ADR-002: emptyDir + Init Container for Model Storage in Kubernetes¶

Status: Accepted
Date: 2026-02-18
Authors: Duque Ortega Mutis

TL;DR: Models are downloaded from cloud object storage (GCS/S3) into ephemeral emptyDir volumes at pod startup via Init Containers. This decouples model versioning from Docker images — a model update is a ConfigMap change, not an image rebuild.

Context¶

Each ML service requires its trained model artifact at startup. The artifacts are small:

Service	Artifact	Size	Format
BankChurn	StackingClassifier pipeline	4.1 MB	`model.joblib`
NLPInsight	TF-IDF + LogReg (production) / FinBERT (GPU backend)	~5 MB / ~440 MB	`model.joblib` / `model.tar.gz`
ChicagoTaxi	RandomForest + predictions	~2 MB	`model.joblib`

The key design question: where should the model live relative to the container lifecycle?

Decision¶

Use emptyDir volumes with Init Containers that download models from cloud object storage (GCS on GKE, S3 on EKS) before the main container starts.

Architecture¶

Pod startup
  │
  ├─ Init Container (python:3.11-alpine, 50MB)
  │    ├─ Reads GCS_BUCKET, GCS_MODEL_PATH from ConfigMap
  │    ├─ Downloads model.joblib → /models/model.joblib
  │    └─ Exits (container destroyed, volume persists)
  │
  └─ Main Container (FastAPI app)
       └─ Reads /models/model.joblib from shared emptyDir volume

Model Path Configuration¶

Each service has a dedicated ConfigMap (k8s/model-configmaps.yaml) specifying: - GCS_BUCKET / S3_BUCKET — cloud storage bucket name - GCS_MODEL_PATH / S3_MODEL_PATH — path within bucket (e.g., bankchurn/model.joblib) - LOCAL_MODEL_PATH — mount path inside pod (/models/model.joblib)

Updating a model requires only: upload new artifact to GCS/S3, then kubectl rollout restart deployment/<service>. No Docker rebuild.

Alternatives Considered¶

Option	Cost	Startup Overhead	Model Update Strategy	Verdict
PersistentVolumeClaim (PVC)	~$10/mo per PV	None (already mounted)	Upload to PV (requires write access)	Rejected — persistent cost for <10MB artifacts; complicates multi-cloud (PV provisioners differ)
Bake into Docker image	$0	None	Full Docker rebuild + push + rolling update	Rejected — couples model version to image version; 10-min rebuild cycle for a 4MB file change
emptyDir + Init Container ✅	~$0.00005/startup	2-5s (GCS/S3 download)	ConfigMap change + rollout restart	Selected — zero persistent cost, decoupled versioning
CSI ephemeral volume (GCS FUSE / Mountpoint for S3)	$0	1-2s (FUSE mount)	Automatic (reads latest from bucket)	Deferred — requires CSI driver installation; adds cluster dependency

Why Not Bake Models into Docker Images?¶

In production ML, model release cadence ≠ code release cadence.
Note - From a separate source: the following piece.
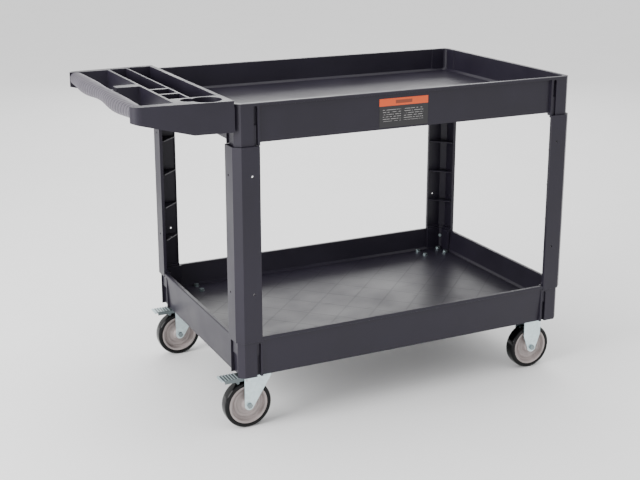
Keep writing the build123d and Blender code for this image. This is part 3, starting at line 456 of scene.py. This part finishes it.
def solid_mesh(name, vertices, faces):
    """Smooth-shaded mesh object from vertices and equal-sided faces."""
    mesh = bpy.data.meshes.new(name)
    mesh.from_pydata(vertices.tolist(), [], faces.tolist())
    mesh.shade_smooth()
    thing = bpy.data.objects.new(name, mesh)
    bpy.context.scene.collection.objects.link(thing)
    return thing


def finish_piece(thing, material, body, node):
    """Give a piece its finish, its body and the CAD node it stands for."""
    thing.data.materials.clear()
    thing.data.materials.append(material)
    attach(thing, body)
    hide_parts(node)


def rounded_path(corners, steps=6):
    """Profile through (radius, place, round) corners: straight runs joined by quadratic arcs.

    Each arc is (1-t)^2 A + 2t(1-t) P + t^2 B, with A and B the given distance from corner P.
    """
    spots = np.array([corner[:2] for corner in corners], dtype=float)
    t = np.linspace(0.0, 1.0, steps)[:, None]
    line = [spots[:1]]
    for before, here, after, corner in zip(spots[:-2], spots[1:-1], spots[2:], corners[1:-1]):
        first = here + (before - here) / np.linalg.norm(before - here) * corner[2]
        last = here + (after - here) / np.linalg.norm(after - here) * corner[2]
        line.append((1 - t) ** 2 * first + 2 * t * (1 - t) * here + t ** 2 * last)
    line.append(spots[-1:])
    return np.concatenate(line)


def turned(name, profile, centre, segments=112):
    """Solid of revolution about the axle, along Y.

    A profile point (r, y) goes to centre + (r sin a, y, r cos a) for a from 0 to a full turn.
    """
    angle = np.linspace(0.0, 2 * np.pi, segments, endpoint=False)[:, None]
    radius, along = profile[:, 0][None, :], profile[:, 1][None, :]
    x, z = radius * np.sin(angle), radius * np.cos(angle)
    points = np.stack([x, np.broadcast_to(along, x.shape), z], axis=-1)
    return grid_mesh(name, points + np.array(centre), closed_u=True, closed_v=True)


# ---------------------------------------------------------------- operators
def sizes():
    """The scene's cart sizes."""
    return bpy.context.scene.cart_sizes


def colours():
    """The scene's cart colours."""
    return bpy.context.scene.cart_colours


class CART_OT_finishes(bpy.types.Operator):
    """Give every carried CAD node the finish of its slot"""
    bl_idname = "cart.finishes"
    bl_label = "Finish the carried nodes"

    def execute(self, context):
        tone = colours()
        plastic = moulded_plastic("cart_plastic", tone.plastic)
        by_slot = {
            "cart_plastic": plastic,
            "grip_plastic": plastic,
            "label_print": label_film("label_print", tone.band, sizes().label_band),
            "tyre_rubber": glossy_tyre("tyre_rubber", tone.tyre),
            "hub_plastic": hub_plastic("hub_plastic", tone.hub),
            "zinc_steel": plated_steel("zinc_steel", tone.zinc),
            "pedal_steel": pressed_pedal("pedal_steel", scaled(tone.zinc, 0.5)),
            "bearing_steel": ground_steel("bearing_steel", (0.6, 0.6, 0.6)),
            "fastener_steel": plated_steel("fastener_steel", scaled(tone.zinc, 0.38), 0.34),
        }
        shelf = moulded_plastic("lower_shelf_plastic", tone.plastic, "lower_tray")
        for entry in frame["record"]["subparts"]:
            thing = frame["nodes"][entry["node"]]
            material = shelf if entry["node"] == "lower_tray" else by_slot[entry["material_slot"]]
            thing.data.materials.clear()
            thing.data.materials.append(material)
        return {"FINISHED"}


class CART_OT_grip(bpy.types.Operator):
    """Shape the ribbed two-lobed grip"""
    bl_idname = "cart.grip"
    bl_label = "Shape the grip"

    def execute(self, context):
        material = grip_plastic("grip_plastic_ribbed", colours().grip)
        finish_piece(ribbed_grip(), material, "cart", "handle_grip")
        return {"FINISHED"}


GRIP_ROWS_PER_RIB = 6
GRIP_SIDES = 72                 # points round a section
GRIP_END_ROUND = 1.6 * MM
GRIP_PLAIN_END = 7 * MM         # length over which the ribs grow from nothing
GRIP_SQUARENESS = 0.82          # power p below; 1 is an ellipse


def ribbed_grip():
    """Closed tube along Y with a superellipse section.

    With s from 0 to 1 along the grip and angle a round it, the section's half width is
    w = waist + swell b / 2 with b = sin^2(2 pi s), its half height is h + drop b / 2, and a point
    is (w |cos a|^p sgn cos a, y, h |sin a|^p sgn sin a), shrunk by the end rounding and by the rib
    depth times the cube of a raised cosine with one wave to a rib. The top stays level.
    """
    low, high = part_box("handle_grip")
    ribs, drop, swell = sizes().grip_ribs, sizes().lobe_drop, sizes().lobe_swell
    half_height = (high[2] - low[2] - drop) / 2
    waist = (high[0] - low[0] - swell) / 2
    length = high[1] - low[1]
    share = np.linspace(0.0, 1.0, ribs * GRIP_ROWS_PER_RIB + 1)[:, None]
    angle = np.linspace(0.0, 2 * np.pi, GRIP_SIDES, endpoint=False)[None, :]
    cosine, sine = np.cos(angle), np.sin(angle)
    lobe = np.sin(2 * np.pi * share) ** 2
    from_end = np.minimum(share, 1 - share) * length
    cap = np.sqrt(np.clip(1 - (1 - np.clip(from_end / GRIP_END_ROUND, 0, 1)) ** 2, 0, 1))
    wave = 0.5 - 0.5 * np.cos(2 * np.pi * share * ribs)
    growth = np.clip(from_end / GRIP_PLAIN_END, 0, 1) ** 2
    outward = np.clip(0.5 - 1.2 * cosine, 0, 1)
    inset = (1 - cap) * GRIP_END_ROUND + sizes().rib_depth * wave ** 3 * growth * outward
    width = waist + swell / 2 * lobe - inset
    tall = half_height + drop / 2 * lobe - inset
    axis_z = high[2] - half_height - drop / 2 * lobe
    x = middle("handle_grip")[0] + width * np.sign(cosine) * np.abs(cosine) ** GRIP_SQUARENESS
    z = axis_z + tall * np.sign(sine) * np.abs(sine) ** GRIP_SQUARENESS
    y = np.broadcast_to(low[1] + share * length, x.shape)
    points = np.stack([x, y, z], axis=-1)
    ends = [np.broadcast_to(points[row].mean(axis=0), points[row].shape)[None] for row in (0, -1)]
    return grid_mesh("grip_ribbed", np.concatenate([ends[0], points, ends[1]]), closed_v=True)


class CART_OT_wheels(bpy.types.Operator):
    """Turn the four tyres and hubs"""
    bl_idname = "cart.wheels"
    bl_label = "Turn the wheels"

    def execute(self, context):
        tone = colours()
        rubber = glossy_tyre("tyre_gloss", tone.tyre)
        plastic = hub_plastic("hub_satin", tone.hub)
        for corner in CORNERS:
            body, tyre, hub = f"wheel_{corner}", f"tyre_{corner}", f"hub_{corner}"
            thing = turned(f"tyre_turned_{corner}", tyre_profile(tyre, hub), middle(tyre))
            finish_piece(thing, rubber, body, tyre)
            thing = turned(f"hub_turned_{corner}", hub_profile(hub, tyre), middle(hub))
            finish_piece(thing, plastic, body, hub)
        return {"FINISHED"}


def half_sizes(node):
    """Outer radius and half width of a wheel piece."""
    low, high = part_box(node)
    return (high[2] - low[2]) / 2, (high[1] - low[1]) / 2


def tyre_profile(node, hub_node):
    """Tyre section: bore, side walls with a thin bead, round shoulders, slightly crowned tread.

    Half of it is given as (radius, place along the axle, round) corners.
    """
    radius, half = half_sizes(node)
    bore = half_sizes(hub_node)[0]
    crown = 0.4 * MM
    bead_inner, bead_outer = bore + 1.4 * MM, bore + 2.6 * MM
    side = [
        (bore, 0.0, 0),
        (bore, half - 1.2 * MM, 0.4 * MM),
        (bead_inner, half - 0.4 * MM, 0.8 * MM),
        (bead_outer, half, 0.6 * MM),
        (radius - crown, half, sizes().tyre_shoulder),
        (radius, 0.0, 0),
    ]
    return mirrored(rounded_path(side, steps=9))


def mirrored(half_line):
    """A profile's half and its mirror image across the wheel's middle, as one closed ring."""
    other = half_line[::-1] * np.array([1.0, -1.0])
    return np.concatenate([half_line, other[1:-1]])


def hub_profile(node, tyre_node):
    """Hub section: bore, chamfered boss, dished web with a raised ring, band under the tyre.

    Half of it is given as (radius, place along the axle, round) corners.
    """
    rim, reach = half_sizes(node)
    face = half_sizes(tyre_node)[1] - 1.0 * MM
    bore, boss, ring = 6.06 * MM, 17 * MM, 34 * MM
    web = 3.5 * MM                  # half thickness of the web
    side = [
        (bore, 0.0, 0),
        (bore, reach, 0.3 * MM),
        (boss - 3.5 * MM, reach, 1.0 * MM),
        (boss, reach - 3 * MM, 1.4 * MM),
        (boss + 2.5 * MM, web + 2 * MM, 2.2 * MM),
        (ring - 6 * MM, web + 0.4 * MM, 2.0 * MM),
        (ring - 3 * MM, web + 3.4 * MM, 1.3 * MM),
        (ring + 2 * MM, web + 3.6 * MM, 1.3 * MM),
        (ring + 5 * MM, web + 0.6 * MM, 1.6 * MM),
        (rim - 8.5 * MM, web + 1 * MM, 1.6 * MM),
        (rim - 5.5 * MM, face, 1.5 * MM),
        (rim, face, 0.8 * MM),
        (rim, 0.0, 0),
    ]
    return mirrored(rounded_path(side))


class CART_OT_studio(bpy.types.Operator):
    """Lay the floor, hang the lights and set the camera"""
    bl_idname = "cart.studio"
    bl_label = "Set the studio"

    def execute(self, context):
        studio_floor()
        studio_lights()
        studio_camera()
        return {"FINISHED"}


def studio_floor():
    """Pale floor plane, wide enough to reach past the frame."""
    half_width = 14.0
    corners = np.array([[-1.0, -1.0, 0.0], [1.0, -1.0, 0.0], [1.0, 1.0, 0.0], [-1.0, 1.0, 0.0]])
    floor = solid_mesh("studio_floor", corners * half_width, np.array([[0, 1, 2, 3]]))
    floor.data.materials.append(paper_floor("studio_paper"))


def soft_light(name, place, target, size, power):
    """Area light that points at a target and can't be seen itself."""
    lamp = bpy.data.lights.new(name, "AREA")
    lamp.shape = "RECTANGLE"
    lamp.size, lamp.size_y = size
    lamp.energy = power
    thing = bpy.data.objects.new(name, lamp)
    thing.location = place
    thing.rotation_euler = (Vector(target) - Vector(place)).to_track_quat("-Z", "Y").to_euler()
    thing.visible_camera = False
    bpy.context.scene.collection.objects.link(thing)


def studio_lights():
    """White room; soft lights at the handle end and above, and one behind to gloss the shelves."""
    target = (0.1, 0.0, 0.5)
    world = bpy.data.worlds.new("studio_world")
    world.use_nodes = True
    backdrop = world.node_tree.nodes["Background"]
    backdrop.inputs["Color"].default_value = (1.0, 1.0, 1.0, 1.0)
    backdrop.inputs["Strength"].default_value = bpy.context.scene.cart_studio.room_light
    bpy.context.scene.world = world
    soft_light("left_softbox", (-3.6, -0.6, 1.9), target, size=(2.0, 2.0), power=190.0)
    soft_light("top_softbox", (0.3, 0.6, 3.4), target, size=(3.0, 2.4), power=60.0)
    soft_light("back_softbox", (1.9, 4.0, 1.9), target, size=(2.6, 1.6), power=42.0)


def studio_camera():
    """Camera at the chosen azimuth, elevation and place."""
    studio = bpy.context.scene.cart_studio
    lens = bpy.data.cameras.new("camera")
    lens.lens = studio.lens
    lens.shift_y = studio.shift
    thing = bpy.data.objects.new("camera", lens)
    azimuth, elevation = studio.azimuth, studio.elevation
    level = math.cos(elevation)
    back = Vector((math.sin(azimuth) * level, -math.cos(azimuth) * level, math.sin(elevation)))
    thing.location = studio.eye
    thing.rotation_euler = (-back).to_track_quat("-Z", "Y").to_euler()
    bpy.context.scene.collection.objects.link(thing)
    bpy.context.scene.camera = thing


class CART_PT_panel(bpy.types.Panel):
    """Sidebar panel of the cart's operators"""
    bl_idname = "CART_PT_panel"
    bl_label = "Service Cart"
    bl_space_type = "VIEW_3D"
    bl_region_type = "UI"
    bl_category = "Cart"

    def draw(self, context):
        scene = context.scene
        for group in (scene.cart_sizes, scene.cart_colours, scene.cart_studio):
            for name in group.__annotations__:
                self.layout.prop(group, name)
        for step in STEPS:
            self.layout.operator(step.bl_idname)


STEPS = (CART_OT_finishes, CART_OT_grip, CART_OT_wheels, CART_OT_studio)
CLASSES = (CartSizes, CartColours, CartStudio, *STEPS, CART_PT_panel)


def register():
    """Register the classes and hang the settings on the scene."""
    for cls in CLASSES:
        bpy.utils.register_class(cls)
    bpy.types.Scene.cart_sizes = PointerProperty(type=CartSizes)
    bpy.types.Scene.cart_colours = PointerProperty(type=CartColours)
    bpy.types.Scene.cart_studio = PointerProperty(type=CartStudio)


def unregister():
    """Take the settings and classes away."""
    del bpy.types.Scene.cart_sizes, bpy.types.Scene.cart_colours, bpy.types.Scene.cart_studio
    for cls in reversed(CLASSES):
        bpy.utils.unregister_class(cls)


def main():
    """Build everything."""
    register()
    bpy.ops.cart.finishes()
    bpy.ops.cart.grip()
    bpy.ops.cart.wheels()
    bpy.ops.cart.studio()


if __name__ == "__main__":
    main()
Models may be retrained weekly (via drift detection — see ADR-006), while application code changes monthly. Coupling them forces unnecessary image rebuilds and increases deployment risk.

Implementation Details¶

Init Container (scripts/download-model.py): - Uses google-cloud-storage (GCS) or boto3 (S3) — no gcloud/awscli SDK bloat - 3 retries with 10s exponential backoff - Validates downloaded file size > 0 before exiting - NLPInsight handles model.tar.gz extraction (transformer model directory)

Standardized model path: All 3 services use models/model.joblib as the canonical path, configurable via MODEL_PATH environment variable.

Consequences¶

Positive: Model versioning fully decoupled from Docker images — deploy new model in <30s
Positive: Zero persistent storage cost ($0 vs $10+/mo for PVC)
Positive: Same pattern works on GKE (GCS) and EKS (S3) — only ConfigMap values differ
Positive: Init Container is disposable — python:3.11-alpine (50MB) is destroyed after download
Negative: Models re-downloaded on every pod restart (acceptable for <10MB; GCS/S3 latency is 2-5s)
Negative: Pod startup depends on cloud storage availability (mitigated by retries)

Revisit When¶

Model artifacts exceed 500MB (consider CSI FUSE mount or PVC)
Pod restart frequency exceeds 1/hour (download cost becomes significant)
Model registry (MLflow) supports direct K8s integration for model serving

References¶

ADR-006: Drift-Triggered Retraining — model update trigger
Kubernetes Init Containers
GCS FUSE CSI Driver